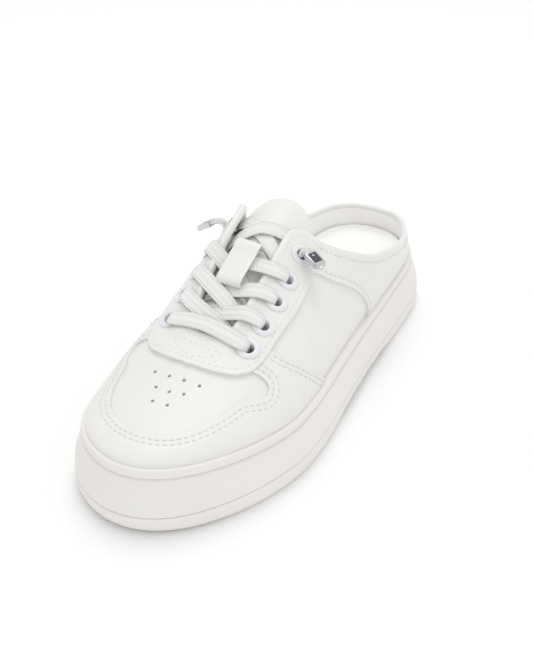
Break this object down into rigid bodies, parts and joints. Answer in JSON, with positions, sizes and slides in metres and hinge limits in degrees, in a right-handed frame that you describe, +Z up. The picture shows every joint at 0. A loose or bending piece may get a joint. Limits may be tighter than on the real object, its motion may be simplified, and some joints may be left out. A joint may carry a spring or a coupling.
{
  "type": "lace-up mule sneaker",
  "caption": "White leather lace-up sneaker with an open heel, for the left foot, on a thick cup sole with a rounded lip.",
  "frame": {"origin": "on the floor, under the middle of the sole's length and width", "axes": "+Z up, the toe points along -Y, +X is the outer side of the foot"},
  "size_m": [0.1052, 0.272, 0.0889],
  "materials": {
    "sole": "moulded rubber, satin, warm white",
    "upper_leather": "smooth coated leather, soft sheen, white",
    "lining": "smooth lining leather, matt, white",
    "eyelets": "white enamelled rings",
    "laces": "flat woven elastic, matt, white",
    "lace_clips": "polished folded metal"
  },
  "bodies": {
    "root": {"outsole": "sole", "midsole": "sole", "insole": "lining", "upper": "upper_leather", "toe_guard": "upper_leather", "eyestay": "upper_leather", "heel_panel": "upper_leather", "tongue": "upper_leather", "tongue_loop": "upper_leather", "eyelet_lateral_1": "eyelets", "eyelet_lateral_2": "eyelets", "eyelet_lateral_3": "eyelets", "eyelet_lateral_4": "eyelets", "eyelet_lateral_5": "eyelets", "eyelet_medial_1": "eyelets", "eyelet_medial_2": "eyelets", "eyelet_medial_3": "eyelets", "eyelet_medial_4": "eyelets", "eyelet_medial_5": "eyelets", "lace_bar": "laces", "lace_cross_1": "laces", "lace_cross_2": "laces", "lace_cross_3": "laces", "lace_cross_4": "laces", "lace_end_lateral": "laces", "lace_end_medial": "laces", "clip_lateral": "lace_clips", "clip_medial": "lace_clips"}
  },
  "joints": []
}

----------------------------------------

Your task is to quote the listing above word for word.

Answer below:
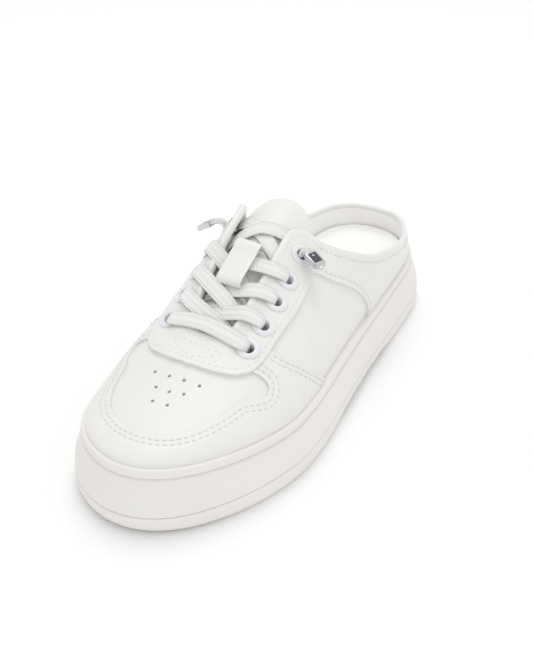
Break this object down into rigid bodies, parts and joints. Answer in JSON, with positions, sizes and slides in metres and hinge limits in degrees, in a right-handed frame that you describe, +Z up. The picture shows every joint at 0. A loose or bending piece may get a joint. Limits may be tighter than on the real object, its motion may be simplified, and some joints may be left out. A joint may carry a spring or a coupling.
{
  "type": "lace-up mule sneaker",
  "caption": "White leather lace-up sneaker with an open heel, for the left foot, on a thick cup sole with a rounded lip.",
  "frame": {"origin": "on the floor, under the middle of the sole's length and width", "axes": "+Z up, the toe points along -Y, +X is the outer side of the foot"},
  "size_m": [0.1052, 0.272, 0.0889],
  "materials": {
    "sole": "moulded rubber, satin, warm white",
    "upper_leather": "smooth coated leather, soft sheen, white",
    "lining": "smooth lining leather, matt, white",
    "eyelets": "white enamelled rings",
    "laces": "flat woven elastic, matt, white",
    "lace_clips": "polished folded metal"
  },
  "bodies": {
    "root": {"outsole": "sole", "midsole": "sole", "insole": "lining", "upper": "upper_leather", "toe_guard": "upper_leather", "eyestay": "upper_leather", "heel_panel": "upper_leather", "tongue": "upper_leather", "tongue_loop": "upper_leather", "eyelet_lateral_1": "eyelets", "eyelet_lateral_2": "eyelets", "eyelet_lateral_3": "eyelets", "eyelet_lateral_4": "eyelets", "eyelet_lateral_5": "eyelets", "eyelet_medial_1": "eyelets", "eyelet_medial_2": "eyelets", "eyelet_medial_3": "eyelets", "eyelet_medial_4": "eyelets", "eyelet_medial_5": "eyelets", "lace_bar": "laces", "lace_cross_1": "laces", "lace_cross_2": "laces", "lace_cross_3": "laces", "lace_cross_4": "laces", "lace_end_lateral": "laces", "lace_end_medial": "laces", "clip_lateral": "lace_clips", "clip_medial": "lace_clips"}
  },
  "joints": []
}